Housed in the lower floors and basements of 14th-century Palazzo Chiaromonte Steri, this fascinating museum explores the legacy of the Inquisition in Palermo. Thousands of 'heretics' were detained here between 1601 and 1782; the honeycomb of former cells has been painstakingly restored to reveal multiple layers of their graffiti and artwork (religious and otherwise). Visits are by one-hour guided tour only, conducted in English and Italian and departing roughly every 40 to 60 minutes from the ticket desk.
Religiously themed graffiti includes a depiction of Christ being tortured by Spanish soldiers and images of local protector saints San Rocco and Santa Rosalia. Works of a more profane nature include hearts pierced with arrows or instruments of torture, elaborate maps of Sicily where other prisoners were invited to add missing details, an inquisitor holding the scales of justice, and a caricature of another inquisitor astride a defecating horse adjacent to the latrine.
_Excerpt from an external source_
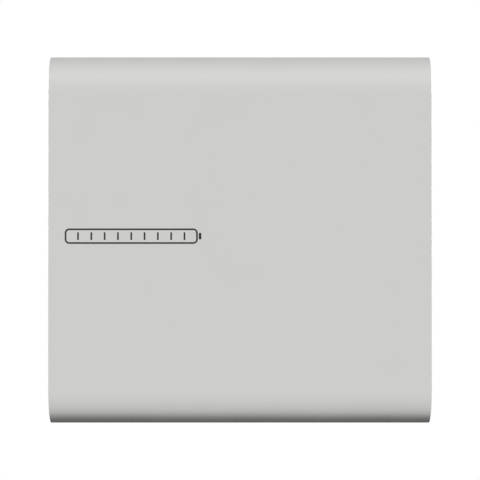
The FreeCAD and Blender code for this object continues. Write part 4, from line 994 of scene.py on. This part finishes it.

The tour also takes in two works by noted Sicilian modern artist Renato Guttuso: first, a copy of his graphic depiction of the strangulation murder of inquisitor De Cisneros by the handcuffed 22-year-old prisoner Diego La Mattina; and Guttuso's original, masterful 1974 painting of the Vucciria market. Figures depicted in the latter work include the artist, his wife and Guttuso's much younger lover. The painting can be visited without touring the museum (€4).